The client became a victim of a perfidious scam, which was increasingly observed in the reporting year. The unknown perpetrators specifically look for people of advanced age, contact them by telephone and pretend to be police officers. The false police officers claim that a close relative of the victim is in an extraordinary emergency situation, e.g. because he has culpably caused a car accident, and urgently needs cash, otherwise he will suffer substantial disadvantages. In the present case, the perpetrators claimed that the daughter needed CHF 55 000 for a deposit. In the background, the client heard the alleged daughter sobbing without being able to speak to her. The perpetrators built up massive pressure so that the client was finally persuaded to go to the bank immediately, where she could only withdraw CHF 40 000 from her savings account due to an existing withdrawal limit. She handed this amount over to the alleged policemen together with jewelry. The jewelry was insured, but the cash was lost.
The client’s son severely reproached the bank in connection with the withdrawal of the money. In his opinion, the bank should not have paid out such a large amount of money to his elderly mother without asking her about the purpose of the withdrawal and whether she needed advice or support. The withdrawal of money by his mother, who regularly withdrew only much smaller amounts, had been completely unusual for her, which should have been noticed by the bank. Since the bank had acted carelessly, he demanded compensation for his mother.
The bank rejected the accusations and refused to make any concessions. It explained that the client was unaccompanied when she visited the bank. No one had been waiting for her either. She had been informed of the withdrawal conditions and asked whether she really needed such a large amount in cash immediately. She had denied this and had stated that she would look into it with her daughters. Contrary to the bank’s recommendation to discuss the cash withdrawal with her daughters first, she had insisted on the payment of CHF 40 000 within the withdrawal limit. She did not seem nervous, stressed or confused during the whole conversation.
The son then contacted the Ombudsman. His mother denied that she had told the bank that she wanted to consult with her daughters. She only had one daughter, who had been the trigger for the sudden procurement of funds, as suggested by the fraudsters. In addition, the son was of the opinion that the bank had violated the Agreement on the Swiss banks’ code of conduct with regard to the exercise of due diligence (CDB) with the disbursement, as it had known his mother’s client profile and could have easily determined that the withdrawal of money was unusual for his mother.
The Ombudsman explained to the client’s son that, in his view, it would be desirable for bank staff in such a case to explicitly address the issue of fraud in its known forms (grandson trick, false craftsmen or policemen) in order to find out whether there was such a reason for an unusually high cash withdrawal. In connection with a cash withdrawal, a bank does, however, not act in an advisory capacity and is in principle obliged to make a payment requested by the client if there were no signs of an incapacity to judge. It was not obliged to check whether the use of the money withdrawn was sensible and in the interest of the client.

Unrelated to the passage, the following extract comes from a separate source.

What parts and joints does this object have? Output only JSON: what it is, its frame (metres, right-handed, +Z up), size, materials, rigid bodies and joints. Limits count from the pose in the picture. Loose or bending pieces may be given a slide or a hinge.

Of course, one can ask whether a bank has to assume a supervisory and control function with elderly clients. It is also understandable if victims of fraud and their relatives hold such views. However, in the Ombudsman’s view, legal doctrine and court practice do not impose such a responsibility on banks. He is also aware from a number of cases submitted to him that many clients do not appreciate and react very indignantly when they are asked about the reasons for a cash withdrawal or when even their ability to judge is questioned.
In the present case, the problem also arose that the content of the conversation was presented differently by the bank and the client. This could not be clarified in the ombudsman proceedings, as the ombudsman is not allowed to question the credibility of the parties and does not take evidence.
As the Ombudsman understands it, the CDB and money laundering regulations mentioned by the client’s son as a basis for a claim do not have the purpose of imposing an obligation on banks to question clients’ decisions and to check whether they may have been made on the basis of incorrect assumptions. They do not contain any regulations to this effect.
The Ombudsman could well understand that the incident was very stressful for the client and her relatives and that the son was looking for ways to help his mother get compensation for the damage. However, he did not see any valid arguments in this case for placing the responsibility for the incident on the bank and persuading it to make concessions.
The case was subsequently picked up by various media. They used the opportunity to warn against such fraud methods with the help of experts. Unfortunately, such warnings cannot be given often enough. In addition, possibilities to avoid such incidents were discussed, such as the introduction of withdrawal limits at the counter or systematic inquiries with relatives when elderly clients request larger amounts of cash. Such measures, which require the cooperation of bank clients and their relatives, would certainly have advantages. However, without the consent of the bank clients, such a major encroachment on their autonomy could not be justified. In the case of persons capable of acting, there is also the problem that they could independently revoke such instructions without the involvement of their relatives. It therefore remains very challenging to find satisfactory solutions in this field of tension.